El arrugue del comisario: La verdad siempre gana
“A pocos metros el comisario arrugó y se cruzó de vereda seguido por sus guardaespaldas. Todo un espectáculo que confirma que con la verdad a veces se sufre, pero siempre se gana”.
Si usted le dice doctor o ingeniero a alguien que todavía no lo es, queda bien con él, pero no pasa lo mismo con los militares: si le dice general a un coronel no le hace un favor, ya que quiere decir que lo ve más viejo de lo que realmente es. Lo mismo ocurre con los policías y otras fuerzas que usan uniformes, jinetas y escalafón. Y en la Argentina hay un modo infalible para conocer el grado aproximado de un policía: cuanto más panza tiene, más importante es.
Fuera de broma, todavía me sorprenden los policías barrigones que vemos en la televisión en pleno operativo intentando correr con su humanidad a cuestas. O esos con los que uno se topa en una esquina cualquiera con el uniforme desteñido, la barriga que le tapa el cinturón y el cigarrillo en la boca. Y no le digo nada de las mujeres, que parece que imitan a los varones en este horrible defecto a medida que van llegando a cargos más altos. Es el mismo cuerpo el que debería velar por la salud física y psíquica de sus integrantes y mantenerlos en buen estado; es por el propio bien de la institución, también de sus cuadros y sobre todo por el bienestar del resto de los ciudadanos a quienes sirven las fuerzas de seguridad.
Resulta que hace unos años el jefe de policía de la provincia de Misiones se enojó conmigo porque contamos algunas verdades en el diario. Los hechos eran irrefutables y de una gravedad poco común y lo involucraban directamente ya que se trataba de una orden emanada de su propio despacho, pero el hombre debía pensar que por ser conocidos lo trataríamos de minimizar o nos callaríamos. No fue así: el diario cumplió con su deber y con los lectores. El problema a partir de aquellos días de 2006 era volver a enfrentarme con el jefe de policía, de quien ya pueden imaginarse el tamaño de su barriga. Estaba seguro de que alguna vez me tocaría y que las cosas podían ponerse complicadas.
Un día ocurrió, cuando caminaba a buen ritmo por la costanera de Posadas con pantalones cortos y zapatos de caucho. Costanera es como llamamos en la Argentina y Chile a lo que en Ecuador llaman malecón. La costanera de Posadas une y separa a la ciudad del río Paraná que a esa altura es un inmenso lago que forma la represa de Yacyretá. Decía que caminaba por la costanera cuando vi venir en sentido contrario a su excelencia el señor jefe de policía de la provincia con varios guardaespaldas en pleno ejercicio de jogging.

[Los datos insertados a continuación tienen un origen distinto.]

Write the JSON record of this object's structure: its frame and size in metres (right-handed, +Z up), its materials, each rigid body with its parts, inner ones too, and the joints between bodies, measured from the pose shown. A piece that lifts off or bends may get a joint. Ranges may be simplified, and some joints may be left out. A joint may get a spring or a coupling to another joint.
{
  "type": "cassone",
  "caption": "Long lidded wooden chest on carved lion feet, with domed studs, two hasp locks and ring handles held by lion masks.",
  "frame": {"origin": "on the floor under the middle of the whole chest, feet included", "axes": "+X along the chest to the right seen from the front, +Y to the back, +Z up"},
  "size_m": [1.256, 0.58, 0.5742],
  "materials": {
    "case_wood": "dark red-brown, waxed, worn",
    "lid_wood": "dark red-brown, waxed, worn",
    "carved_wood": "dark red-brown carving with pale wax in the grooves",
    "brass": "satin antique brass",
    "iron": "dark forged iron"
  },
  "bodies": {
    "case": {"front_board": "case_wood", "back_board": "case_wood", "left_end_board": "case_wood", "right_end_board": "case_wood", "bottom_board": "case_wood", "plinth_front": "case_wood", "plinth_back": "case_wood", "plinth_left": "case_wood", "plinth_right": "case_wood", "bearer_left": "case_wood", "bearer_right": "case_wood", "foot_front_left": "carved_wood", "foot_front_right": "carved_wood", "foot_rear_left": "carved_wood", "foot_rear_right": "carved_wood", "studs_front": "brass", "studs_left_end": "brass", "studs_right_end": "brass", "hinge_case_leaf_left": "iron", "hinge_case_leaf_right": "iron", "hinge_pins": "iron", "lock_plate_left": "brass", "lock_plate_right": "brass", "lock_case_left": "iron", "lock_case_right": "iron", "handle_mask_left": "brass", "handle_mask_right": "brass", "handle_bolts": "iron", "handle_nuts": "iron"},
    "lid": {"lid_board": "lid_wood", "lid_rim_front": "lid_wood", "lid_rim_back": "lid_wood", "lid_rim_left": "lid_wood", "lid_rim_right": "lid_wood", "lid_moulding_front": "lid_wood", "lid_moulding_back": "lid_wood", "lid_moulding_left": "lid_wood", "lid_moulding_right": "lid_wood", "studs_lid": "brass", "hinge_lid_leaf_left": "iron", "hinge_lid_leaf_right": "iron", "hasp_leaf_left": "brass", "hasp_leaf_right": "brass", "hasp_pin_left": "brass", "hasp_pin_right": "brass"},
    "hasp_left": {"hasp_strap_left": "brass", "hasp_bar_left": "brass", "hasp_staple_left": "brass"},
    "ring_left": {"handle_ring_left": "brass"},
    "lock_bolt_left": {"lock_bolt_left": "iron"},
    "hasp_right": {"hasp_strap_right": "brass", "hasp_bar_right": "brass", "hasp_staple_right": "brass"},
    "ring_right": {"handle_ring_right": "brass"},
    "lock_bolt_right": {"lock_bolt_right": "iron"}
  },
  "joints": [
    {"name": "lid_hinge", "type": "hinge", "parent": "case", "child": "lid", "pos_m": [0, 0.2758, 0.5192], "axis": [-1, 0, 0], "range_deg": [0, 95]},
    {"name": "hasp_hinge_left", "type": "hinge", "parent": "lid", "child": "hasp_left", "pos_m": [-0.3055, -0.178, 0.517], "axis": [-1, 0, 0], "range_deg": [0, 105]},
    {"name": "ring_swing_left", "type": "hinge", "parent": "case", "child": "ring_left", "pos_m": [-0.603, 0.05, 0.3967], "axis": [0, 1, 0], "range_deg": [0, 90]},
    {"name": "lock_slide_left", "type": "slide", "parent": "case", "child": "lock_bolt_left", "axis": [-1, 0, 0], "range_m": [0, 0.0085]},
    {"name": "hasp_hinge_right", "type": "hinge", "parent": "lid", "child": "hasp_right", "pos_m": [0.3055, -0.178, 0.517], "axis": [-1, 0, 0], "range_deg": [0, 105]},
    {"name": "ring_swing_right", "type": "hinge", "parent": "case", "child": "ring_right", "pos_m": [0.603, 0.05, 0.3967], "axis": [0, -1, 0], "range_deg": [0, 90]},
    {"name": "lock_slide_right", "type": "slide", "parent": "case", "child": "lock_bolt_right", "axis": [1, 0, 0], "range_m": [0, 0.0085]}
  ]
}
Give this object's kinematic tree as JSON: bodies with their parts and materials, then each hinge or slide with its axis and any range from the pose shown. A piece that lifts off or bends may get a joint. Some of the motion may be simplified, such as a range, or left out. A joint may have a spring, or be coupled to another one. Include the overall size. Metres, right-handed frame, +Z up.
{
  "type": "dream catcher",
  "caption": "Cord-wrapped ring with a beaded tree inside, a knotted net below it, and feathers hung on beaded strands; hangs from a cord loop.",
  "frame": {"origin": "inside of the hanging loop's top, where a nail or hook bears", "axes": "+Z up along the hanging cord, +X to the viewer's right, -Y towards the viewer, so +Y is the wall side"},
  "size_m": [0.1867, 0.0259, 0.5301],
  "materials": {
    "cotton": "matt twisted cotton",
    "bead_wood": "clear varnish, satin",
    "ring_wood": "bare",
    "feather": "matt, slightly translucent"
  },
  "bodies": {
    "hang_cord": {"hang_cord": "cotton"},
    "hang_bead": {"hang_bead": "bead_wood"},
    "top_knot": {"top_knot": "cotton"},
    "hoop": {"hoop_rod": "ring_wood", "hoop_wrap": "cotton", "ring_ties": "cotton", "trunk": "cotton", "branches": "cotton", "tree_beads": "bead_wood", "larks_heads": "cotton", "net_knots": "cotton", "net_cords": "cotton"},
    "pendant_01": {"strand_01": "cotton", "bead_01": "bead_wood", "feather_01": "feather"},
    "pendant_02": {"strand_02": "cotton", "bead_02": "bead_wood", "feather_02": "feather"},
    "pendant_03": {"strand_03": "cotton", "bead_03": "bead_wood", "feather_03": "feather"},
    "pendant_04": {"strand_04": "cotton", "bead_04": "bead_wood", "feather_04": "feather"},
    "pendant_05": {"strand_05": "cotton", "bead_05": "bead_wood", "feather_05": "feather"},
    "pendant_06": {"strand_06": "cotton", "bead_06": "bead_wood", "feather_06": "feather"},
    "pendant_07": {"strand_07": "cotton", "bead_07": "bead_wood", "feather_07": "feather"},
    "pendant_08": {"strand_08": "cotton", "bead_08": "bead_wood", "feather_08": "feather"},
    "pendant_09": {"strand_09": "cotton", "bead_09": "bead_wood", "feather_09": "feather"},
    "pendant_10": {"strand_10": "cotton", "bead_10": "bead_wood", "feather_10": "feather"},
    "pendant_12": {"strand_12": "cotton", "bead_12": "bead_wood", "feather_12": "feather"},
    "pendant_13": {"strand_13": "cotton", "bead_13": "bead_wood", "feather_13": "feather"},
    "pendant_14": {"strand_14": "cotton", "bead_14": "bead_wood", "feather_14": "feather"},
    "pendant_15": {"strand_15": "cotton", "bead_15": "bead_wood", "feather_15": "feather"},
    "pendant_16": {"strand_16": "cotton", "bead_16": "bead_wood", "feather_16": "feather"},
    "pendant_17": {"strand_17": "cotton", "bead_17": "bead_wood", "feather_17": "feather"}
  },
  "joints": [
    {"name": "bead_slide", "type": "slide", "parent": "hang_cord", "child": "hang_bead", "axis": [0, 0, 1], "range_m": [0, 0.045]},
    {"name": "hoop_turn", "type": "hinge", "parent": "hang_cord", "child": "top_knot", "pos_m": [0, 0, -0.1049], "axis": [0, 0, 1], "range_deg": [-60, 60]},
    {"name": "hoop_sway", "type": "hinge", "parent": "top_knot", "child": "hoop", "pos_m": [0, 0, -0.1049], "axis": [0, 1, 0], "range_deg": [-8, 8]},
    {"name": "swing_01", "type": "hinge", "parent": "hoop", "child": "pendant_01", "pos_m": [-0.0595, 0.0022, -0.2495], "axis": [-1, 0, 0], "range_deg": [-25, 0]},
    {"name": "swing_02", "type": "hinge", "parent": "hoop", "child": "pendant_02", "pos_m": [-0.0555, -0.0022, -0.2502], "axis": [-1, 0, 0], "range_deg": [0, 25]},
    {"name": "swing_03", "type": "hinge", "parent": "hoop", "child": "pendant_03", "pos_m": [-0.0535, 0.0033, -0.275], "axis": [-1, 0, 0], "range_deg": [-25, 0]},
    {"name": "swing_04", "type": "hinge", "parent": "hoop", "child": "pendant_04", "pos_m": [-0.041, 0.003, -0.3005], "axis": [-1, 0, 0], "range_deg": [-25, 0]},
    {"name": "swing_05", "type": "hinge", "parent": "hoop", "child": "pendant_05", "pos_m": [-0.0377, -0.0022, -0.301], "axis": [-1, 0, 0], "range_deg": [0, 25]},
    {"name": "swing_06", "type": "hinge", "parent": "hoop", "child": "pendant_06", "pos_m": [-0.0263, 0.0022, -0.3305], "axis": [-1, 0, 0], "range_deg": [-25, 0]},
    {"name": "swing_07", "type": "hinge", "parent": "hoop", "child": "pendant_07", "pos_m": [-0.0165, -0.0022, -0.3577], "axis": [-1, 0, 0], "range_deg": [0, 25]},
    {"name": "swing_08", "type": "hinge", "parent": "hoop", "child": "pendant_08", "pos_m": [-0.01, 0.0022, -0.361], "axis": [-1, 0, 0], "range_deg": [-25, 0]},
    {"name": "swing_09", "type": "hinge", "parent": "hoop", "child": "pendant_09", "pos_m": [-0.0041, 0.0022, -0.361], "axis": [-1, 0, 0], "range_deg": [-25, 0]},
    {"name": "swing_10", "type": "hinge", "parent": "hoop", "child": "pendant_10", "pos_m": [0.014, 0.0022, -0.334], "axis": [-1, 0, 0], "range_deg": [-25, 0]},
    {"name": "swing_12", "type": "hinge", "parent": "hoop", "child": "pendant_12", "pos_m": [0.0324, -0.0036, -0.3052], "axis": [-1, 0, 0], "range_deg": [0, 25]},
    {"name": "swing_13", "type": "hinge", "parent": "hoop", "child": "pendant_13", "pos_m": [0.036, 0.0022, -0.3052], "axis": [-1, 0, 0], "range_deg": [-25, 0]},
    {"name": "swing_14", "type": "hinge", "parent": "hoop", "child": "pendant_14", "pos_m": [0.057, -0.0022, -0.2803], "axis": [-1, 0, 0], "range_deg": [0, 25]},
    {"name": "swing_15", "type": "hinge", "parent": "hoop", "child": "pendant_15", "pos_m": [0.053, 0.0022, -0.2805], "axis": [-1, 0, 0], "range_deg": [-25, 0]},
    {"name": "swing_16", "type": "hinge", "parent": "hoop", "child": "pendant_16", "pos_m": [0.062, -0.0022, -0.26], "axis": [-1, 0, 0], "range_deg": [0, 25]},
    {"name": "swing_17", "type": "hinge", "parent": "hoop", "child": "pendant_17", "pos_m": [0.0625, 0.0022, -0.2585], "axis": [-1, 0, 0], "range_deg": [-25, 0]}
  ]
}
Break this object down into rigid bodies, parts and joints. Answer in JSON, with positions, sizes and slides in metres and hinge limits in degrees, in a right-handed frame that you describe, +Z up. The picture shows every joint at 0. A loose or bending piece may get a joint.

Eran media docena de fisicoculturistas, con camisetas apretadas y anteojos oscuros, que rodeaban al voluminoso comisario general. Si no me matan, estos tipos por lo menos me tiran al río, pensé. Se me ocurrió cambiar de rumbo, pero pudo más el pundonor y la conciencia impecable. No, señor: si el jefe tiene problemas conmigo no es porque yo haya hecho ninguna macana sino porque las hizo él. Así que enfrenté altivo el pelotón que se acercaba peligrosamente amenazante.
A pocos metros el comisario arrugó y se cruzó de vereda seguido por sus guardaespaldas. Todo un espectáculo que confirma que con la verdad a veces se sufre, pero siempre se gana.